Al final, sostenibilidad debería significar equilibrio: entre cuidar el planeta, cuidar a las personas que trabajan en la hostelería y cuidar la cuenta de resultados para que el restaurante pueda seguir existiendo. Sin rentabilidad, nada de lo demás se sostiene. Y ahí está el gran reto: dejar de usar la palabra como eslogan y empezar a aplicarla de verdad, con políticas realistas, con apoyo institucional y con la honestidad de reconocer que un restaurante que cierra no es sostenible, por mucho que tuviera pajitas de papel.

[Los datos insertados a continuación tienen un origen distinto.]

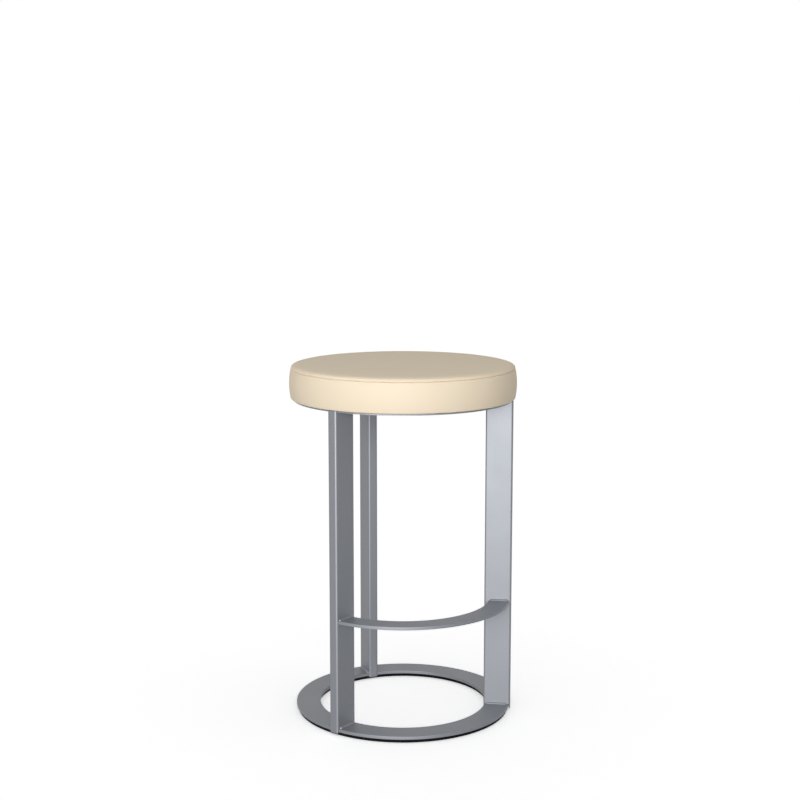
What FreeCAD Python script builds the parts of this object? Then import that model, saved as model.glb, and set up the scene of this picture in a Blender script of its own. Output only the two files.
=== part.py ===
import FreeCAD, Part

import math
import os

# A fixed round counter stool. Millimetres, +Z up, origin on the floor at the middle of the ring.
# The footrest faces -Y, and one of the three uprights stands at the rear, at +Y.

# Floor ring: flat steel plate, cut to a ring, with its sharp corners broken
RING_OUTER_RADIUS = 204.0
RING_WIDTH = 45.5
RING_THICKNESS = 6.0
RING_CORNER = 0.5

# Glide ring: the black ring that the steel one rests on, stuck to it with thin tape
GLIDE_THICKNESS = 6.0
GLIDE_INSET = 3.0
GLIDE_CORNER = 0.8
TAPE_THICKNESS = 0.5
TAPE_INSET = 3.0

# Frame: three rectangular tubes from the floor ring to the seat plate
FRAME_HEIGHT = 598.0
UPRIGHT_NAMES = ("rear", "front_left", "front_right")
REAR_DEGREES = 90.0
UPRIGHT_BREADTH = 19.0
UPRIGHT_WALL = 2.0
UPRIGHT_CORNER = 3.5
LAP_CLEARANCE = 0.5
FOOT_DROP = 2.0

# Seat plate: a thinner ring of the same outline as the floor ring
SEAT_PLATE_THICKNESS = 2.5
SEAT_PLATE_CORNER = 0.3

# Footrest: flat bar, rolled to the floor ring's curve and set between the front uprights
FOOTREST_TOP = 215.5
FOOTREST_WIDTH = 38.0
FOOTREST_THICKNESS = 6.0
FOOTREST_SETBACK = 0.5
FOOTREST_CORNER = 0.5

# Welds: small fillet beads along the flat sides of the tubes
WELD_LEG = 2.5
WELD_END_GAP = 1.0

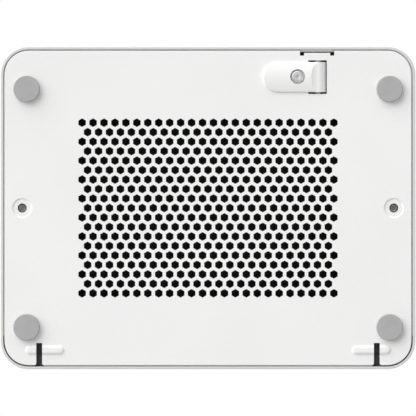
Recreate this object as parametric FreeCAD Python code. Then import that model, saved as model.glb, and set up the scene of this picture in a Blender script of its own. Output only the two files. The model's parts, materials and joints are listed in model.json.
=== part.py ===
"""Desktop wireless router with a ventilated bottom cover, made as an assembly of separate solids.

Units are millimetres. The router stands on its four rubber feet on Z = 0, with the origin under the
middle of the case. X runs from left to right, seen from the front, Y from front to rear and Z up.
Each function builds one sub-part, and write_parts() saves each as parts/NODE.step.
"""

import FreeCAD
import Part
import math
import os

V = FreeCAD.Vector
X_AXIS = V(1, 0, 0)
Y_AXIS = V(0, 1, 0)
Z_AXIS = V(0, 0, 1)

# How solids and cutting tools meet
OVERRUN = 1.0           # how far a cutting tool runs past the face it cuts
OVERLAP = 0.1           # the same where a neighbour is close
ROOT = 0.2              # how deep a boss or rib starts inside the wall that carries it
CEILING_ROOT = 0.5      # the same under the top
SLIVER = 0.001          # straight left between the two arcs of a full round end
TOUCH = 0.01            # how close counts as touching

# Case outline and shell
CASE_LENGTH = 189.4
CASE_DEPTH = 147.2
CASE_HEIGHT = 31.0
CASE_CORNER = 12.8
TOP_EDGE_RADIUS = 4.5
RIM_EDGE_RADIUS = 0.35
COVER_EDGE_RADIUS = 0.25
WALL = 2.3
TOP_THICKNESS = 2.2
HALF_LENGTH = CASE_LENGTH / 2
HALF_DEPTH = CASE_DEPTH / 2
CEILING = CASE_HEIGHT - TOP_THICKNESS
INNER_Y = HALF_DEPTH - WALL

# Bottom cover, which sits inside the shell's rim
COVER_FACE = 2.6
COVER_THICKNESS = 2.0
COVER_INNER = COVER_FACE + COVER_THICKNESS
FLANGE_TOP = COVER_FACE + 1.2
RIM = 1.18
COVER_INSET = 1.78
SKIRT_INSET = WALL + 0.2
SKIRT_THICKNESS = 1.2
SKIRT_TOP = 7.0
SKIRT_GAP_DEPTH = 6.0
SOCKET_SKIRT_GAP = 0.5
TAB_SKIRT_GAP = 1.0
CORNER_RELIEF_X = 78.6
CORNER_RELIEF_Y = 58.5
CORNER_RELIEF_TOP = 9.0

# Ventilation field: a hexagonal lattice of hexagonal holes, points towards front and rear
VENT_PITCH = 5.0
VENT_ROWS = 19
VENT_COLUMNS = 24
VENT_ACROSS_FLATS = 3.45

# Feet
FOOT_X = 82.9
FOOT_Y = 54.4
FOOT_RADIUS = 6.0
FOOT_RECESS = 0.55
FOOT_CLEARANCE = 0.05
FOOT_EDGE_RADIUS = 0.4
FOOT_PAD_THICKNESS = 0.15
FOOT_PAD_RADIUS = FOOT_RADIUS - 0.4

# Case screws, deep in bosses at the middle of each side
CASE_SCREW_X = 84.9
DISH_RADIUS = 4.65
DISH_FLOOR_RADIUS = 4.0
DISH_DEPTH = 0.5
SCREW_WELL_RADIUS = 2.1
SCREW_SEAT = 8.0
BOSS_RADIUS = 4.0
BOSS_TOP = 9.4
POST_RADIUS = 3.2
POST_RIB_HALF = 0.6
POST_RIB_BOTTOM = BOSS_TOP + 4.0
PILOT_RADIUS = 0.95
PILOT_TOP = 21.0
CASE_SCREW_HOLE_RADIUS = 1.15
CASE_SCREW_HEAD_HEIGHT = 1.5
CASE_SCREW_HEAD_RADIUS = 1.95
CASE_SCREW_LENGTH = 9.0
CASE_SCREW_RADIUS = 0.9
CASE_SCREW_EASE = 0.7

# Cross recess of a screw, as shares of the head's radius and height
RECESS_REACH = 0.5
RECESS_WIDTH = 0.26
RECESS_DEPTH = 0.4
RECESS_TAPER = 0.4

# Hook slots for a wall bracket, with the raised ribs that they cross
HOOK_X = 77.1
HOOK_WIDTH = 2.7
HOOK_INNER_Y = -61.65
HOOK_MOUTH_RADIUS = 0.9
RIB_X = 74.6
RIB_Y = -64.85
RIB_LENGTH = 18.0
RIB_WIDTH = 4.3
RIB_HEIGHT = 0.9
RIB_EDGE_RADIUS = 1.4
RIB_ROOT = 0.8
SOCKET_HALF = 4.5
SOCKET_TOP = 9.0
SOCKET_STEP_Y = -66.9
SOCKET_NOSE_HALF = 2.2
SOCKET_NOSE_GAP = 0.15
SOCKET_FRONT = -HALF_DEPTH + WALL + 0.7
SOCKET_REAR = HOOK_INNER_Y + 2.2
CHANNEL_REAR = HOOK_INNER_Y + 0.4
CHANNEL_HALF = HOOK_WIDTH / 2 + 0.3
CHANNEL_INNER_TOP = SOCKET_TOP - 2.0
CHANNEL_OUTER_TOP = SOCKET_TOP - 2.4
GROOVE_TOP = SOCKET_TOP - 1.2
GROOVE_FRONT, GROOVE_REAR = SOCKET_STEP_Y - 0.2, SOCKET_STEP_Y + 0.3

# Bracket tab slot at the rear edge
TAB_X0, TAB_X1 = -57.7, -42.0
TAB_LINE_Y = 70.85
TAB_CORNER_Y = 69.6
TAB_CORNER_WIDTH = 1.9
TAB_TONGUE_Y = 71.7
TAB_TONGUE_FACE = COVER_FACE + 0.7
TAB_TONGUE_TOP = FLANGE_TOP + 0.4
TAB_TONGUE_GAP = 0.7

# Lock lever and its hinge
LEVER_Y = 59.8
LEVER_WIDTH = 13.7
LEVER_HALF = LEVER_WIDTH / 2
LEVER_TIP_X = -25.05
LEVER_FACE = 0.8
LEVER_CROWN = 1.0
LEVER_BACK = COVER_FACE - 0.05
LEVER_EDGE_RADIUS = 0.6
LEVER_DROP = 0.85
LEVER_DROP_RADIUS = 6.25
BARREL_RADIUS = 3.7
BARREL_FACE = LEVER_FACE + LEVER_DROP
BARREL_GAP = 0.4
HINGE_X = -50.3
HINGE_Z = BARREL_FACE + BARREL_RADIUS
NECK_LENGTH = 3.9
NECK_Z0, NECK_Z1 = LEVER_BACK - 0.65, HINGE_Z - 1.6
TRUNNION_RADIUS = 1.3
WINDOW_X0, WINDOW_X1 = -54.25, -45.8
WINDOW_Y0, WINDOW_Y1 = 52.1, 67.45
WINDOW_LIP = 0.9
WINDOW_RELIEF = 1.0
PIN_RADIUS = 1.0
PIN_CLEARANCE = 0.05
BEARING_WIDTH = 1.8
BEARING_HALF = 2.6
BEARING_TOP = HINGE_Z + 1.4
BEARING_ENTRY_HALF = 0.8
HINGE_END_GAP = 0.1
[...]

Porque la sostenibilidad debería ser una brújula que oriente el camino, no una condena que lleve al cierre de los lugares donde comemos, celebramos y vivimos parte de nuestra cultura. Y si no lo entendemos así, seguiremos llenando discursos de buenas intenciones mientras vemos cómo desaparecen restaurantes que nunca deberían haberse apagado.